(Copying some stuff from the optional namespaces thread)
There's been some recent discussion about a Medium post by a security researcher about the supply-chain attacks he performed on NPM, PyPI and RubyGems.
While the specific attack isn't applicable to Cargo, I think it is a good illustration of the problem with vulnerabilities based on supply-chain attacks, typosquatting in particular: they accumulate quietly for a while, because attacks aren't really feasible in small ecosystem; and when attacks do happen, the ecosystem has become too big to change course quickly.
In this case, the researcher made over 130.000$ in less than 6 months, from bug bounties alone. Given the high-profile nature of the targets, one shudders to imagine how much he could have made by selling these vulnerabilities to malicious actors; or how many similar attacks exist undetected in the wild, camouflaged as bugs.
Granted, the supply-chain attacks Cargo is vulnerable to are subtler, and harder to exploit. But they very much exist, and the only thing keeping them from being exploited is that Rust isn't used on the same scale Node or Ruby is. This will change sooner than later.
Rust seriously needs to have a stronger supply-chain-security story. Part of that story would be better tools to controls capabilities given to dependencies (eg forbid unsafe code in dependencies, forbid arbitrary system calls or filesystem access in dependencies, WASI-style); and a large part of it would be strong defenses against typo-squatting.
After I posted this, people offered a few suggestions to mitigate these attacks. I don't think any of them really address the root of the problem:
- Hamming distance covers some, but not all typo-squatting attacks (for instance,
foobar_asyncas a squat of
async_foobar), and has false positives.
- TUF is opt-in, and doesn't cover supply-chain attacks on open-source dependencies.
- cargo-supply-chain is opt-in and only gives coarse information about package security.
- cargo-crev is opt-in, and requires a manual review process (more on this later).

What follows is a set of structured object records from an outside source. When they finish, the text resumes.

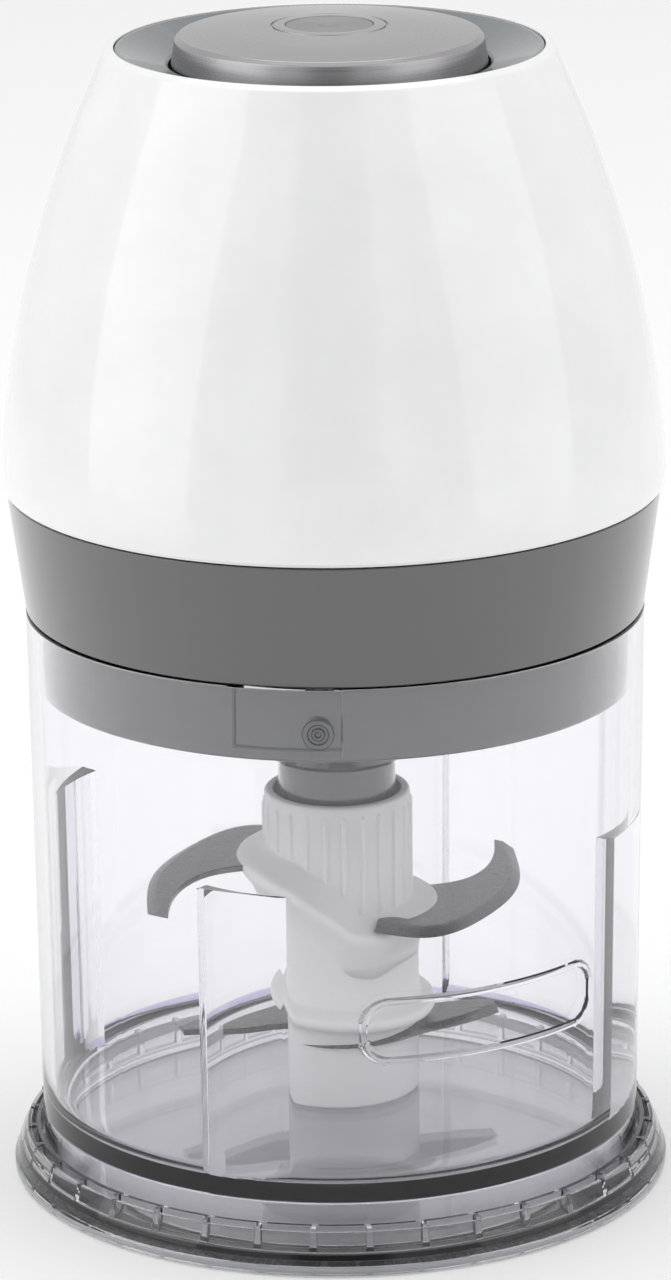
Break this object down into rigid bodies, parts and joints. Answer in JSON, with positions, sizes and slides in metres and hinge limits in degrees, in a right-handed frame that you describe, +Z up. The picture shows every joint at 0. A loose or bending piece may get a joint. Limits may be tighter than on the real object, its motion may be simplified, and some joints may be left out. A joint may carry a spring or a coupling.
{
  "type": "food processor",
  "caption": "Top-motor food processor: clear bowl on a ribbed clear base disc, white motor unit with a metal push button, hub with sickle blades.",
  "frame": {"origin": "centre of the base disc where it stands on the worktop", "axes": "+Z up along the blade axis, -Y towards the user (bayonet lug and front of the shell), +X to the right"},
  "size_m": [0.151, 0.1523, 0.2659],
  "materials": {
    "clear_smoke": "clear, smoke tinted, polished",
    "clear_soft": "translucent soft rubber",
    "clear_bowl": "water clear, polished, violet edge glow",
    "steel": "turned",
    "natural_plastic": "natural",
    "white_hub": "satin, slightly translucent",
    "blade_steel": "dark brushed with ground bevel",
    "light_grey": "fine satin",
    "bronze": "sintered",
    "gear_plastic": "natural acetal",
    "black_plastic": "moulded",
    "rubber": "matte",
    "aluminium": "die cast",
    "lamination": "stacked sheet",
    "copper": "enamelled winding",
    "brass": "pressed",
    "carbon": "graphite",
    "mid_grey": "fine satin",
    "white_gloss": "high gloss",
    "dark_grey": "semi gloss",
    "button_metal": "spun",
    "badge_metal": "fine brushed",
    "yellow_film": "potted box"
  },
  "bodies": {
    "base": {"base_disc": "clear_smoke", "nonslip_ring": "clear_soft"},
    "bowl": {"bowl": "clear_bowl", "bowl_pin": "steel", "thrust_washer": "natural_plastic"},
    "button": {"button_cap": "button_metal", "button_badge": "badge_metal", "button_carrier": "black_plastic"},
    "switch_lever": {"switch_lever": "steel"},
    "interlock_pin": {"interlock_pin": "natural_plastic"},
    "rotor": {"motor_shaft": "steel", "rotor_core": "lamination", "rotor_windings": "copper", "commutator": "copper", "fan": "black_plastic", "sun_gear": "steel"},
    "carrier": {"planet_carrier": "steel", "planet_pins": "steel", "carrier_cap": "steel", "drive_coupling": "gear_plastic"},
    "planet_1": {"planet_gear_1": "gear_plastic"},
    "planet_2": {"planet_gear_2": "gear_plastic"},
    "planet_3": {"planet_gear_3": "gear_plastic"},
    "blade_unit": {"blade_hub": "white_hub", "upper_blade": "blade_steel", "lower_blade": "blade_steel"},
    "motor_unit": {"brush_springs": "steel", "brush_tubes": "brass", "button_spring": "steel", "capacitor": "yellow_film", "carbon_brushes": "carbon", "collar": "mid_grey", "cord_gland": "rubber", "cover_screws": "steel", "dish_ring": "dark_grey", "field_coils": "copper", "gearbox_cover": "black_plastic", "interlock_spring": "steel", "interlock_switch": "black_plastic", "lower_bearing": "steel", "lower_cover": "light_grey", "lower_frame": "aluminium", "main_switch": "black_plastic", "motor_mount": "rubber", "motor_screws": "steel", "motor_shell": "white_gloss", "output_bearing": "bronze", "ring_gear": "gear_plastic", "stator_core": "lamination", "switch_plate": "black_plastic", "upper_bearing": "steel", "upper_frame": "aluminium"}
  },
  "joints": [
    {"name": "bowl_lift", "type": "slide", "parent": "base", "child": "bowl", "axis": [0, 0, 1], "range_m": [0, 0.05]},
    {"name": "lock_twist", "type": "hinge", "parent": "bowl", "child": "motor_unit", "pos_m": [0, 0, 0.1236], "axis": [0, 0, 1], "range_deg": [-8, 0]},
    {"name": "button_press", "type": "slide", "parent": "motor_unit", "child": "button", "axis": [0, 0, 1], "range_m": [-0.003, 0], "stiffness_N_per_m": 900, "springref_m": 0.002, "deforming": ["button_spring"]},
    {"name": "switch_lever_tilt", "type": "hinge", "parent": "motor_unit", "child": "switch_lever", "pos_m": [0.021, 0, 0.2418], "axis": [0, 1, 0], "range_deg": [-8.4, 0]},
    {"name": "interlock_slide", "type": "slide", "parent": "motor_unit", "child": "interlock_pin", "axis": [0, 0, 1], "range_m": [-0.0021, 0], "deforming": ["interlock_spring"]},
    {"name": "rotor_spin", "type": "hinge", "parent": "motor_unit", "child": "rotor", "pos_m": [0, 0, 0.168], "axis": [0, 0, 1], "continuous": true},
    {"name": "carrier_spin", "type": "hinge", "parent": "motor_unit", "child": "carrier", "pos_m": [0, 0, 0.121], "axis": [0, 0, 1], "continuous": true},
    {"name": "blade_spin", "type": "hinge", "parent": "motor_unit", "child": "blade_unit", "pos_m": [0, 0, 0.06], "axis": [0, 0, 1], "continuous": true},
    {"name": "planet_1_spin", "type": "hinge", "parent": "carrier", "child": "planet_1", "pos_m": [0.0144, 0, 0.1266], "axis": [0, 0, 1], "continuous": true},
    {"name": "planet_2_spin", "type": "hinge", "parent": "carrier", "child": "planet_2", "pos_m": [-0.0072, 0.01247, 0.1266], "axis": [0, 0, 1], "continuous": true},
    {"name": "planet_3_spin", "type": "hinge", "parent": "carrier", "child": "planet_3", "pos_m": [-0.0072, -0.01247, 0.1266], "axis": [0, 0, 1], "continuous": true}
  ],
  "couplings": [
    {"joint": "switch_lever_tilt", "follows": "button_press", "rad_per_m": 47.619},
    {"joint": "interlock_slide", "follows": "lock_twist", "m_per_rad": 0.014324},
    {"joint": "carrier_spin", "follows": "rotor_spin", "ratio": 0.16667},
    {"joint": "blade_spin", "follows": "rotor_spin", "ratio": 0.16667},
    {"joint": "planet_1_spin", "follows": "rotor_spin", "ratio": -0.41667},
    {"joint": "planet_2_spin", "follows": "rotor_spin", "ratio": -0.41667},
    {"joint": "planet_3_spin", "follows": "rotor_spin", "ratio": -0.41667}
  ]
}
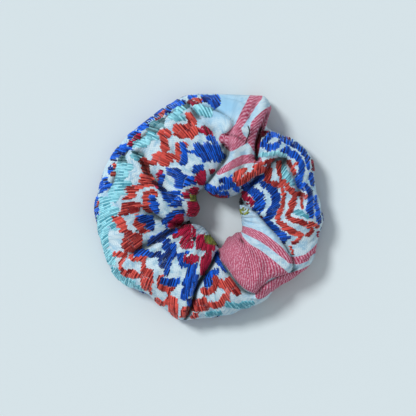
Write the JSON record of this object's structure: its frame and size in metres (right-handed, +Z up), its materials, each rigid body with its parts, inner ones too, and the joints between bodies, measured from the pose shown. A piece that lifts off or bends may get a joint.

I'm not sure how to communicate this, but I think that Cargo needs to form a threat model, and these suggestions don't really have one. Some things to consider:
- The threat model must assume that code can come from anybody, and libraries that accept code from unvetted strangers will outcompete libraries that only accept code after a rigorous vetting process (eg, I'm currently contributing to Raph Levien's druid; for all Raph knows, I'm a DGSE agent planted to introduce vulnerabilities in his code; Raph has done none of the thorough background checks that would be needed to prove this isn't the case; yet he's still taking my PRs).
- The threat model must assume that people will be as lazy as they can afford to be when pulling dependencies. If people have a choice between a peer-reviewed dependency without the feature they need, and an unreviewed dependency with the feature, they will take the latter.
- The threat model must assume that both attackers and legitimate developers can write code faster than people can review it.
- The threat model must assume that some attackers will be sneaky and determined; if the ecosystem defends against supply chain attacks with heuristics, they will learn to game these heuristics. If the ecosystem only checks new crates for suspicious code, they will write non-suspicious code at first and add the actual vulnerability months later.
We need a zero-trust model, that starts from the assumption that any dependency code is untrusted, and works from there. That means a capability model, where we have the ability to restrict dependencies from performing broad types of actions (opening sockets, reading arbitrary memory, etc).
Just being able to set a cargo option to transitively forbid unsafe code would be helpful; because it would mean crate maintainers would be more likely to get "I can't use that crate because I have a transitive-forbid-unsafe cargo config, please fix" types of issues.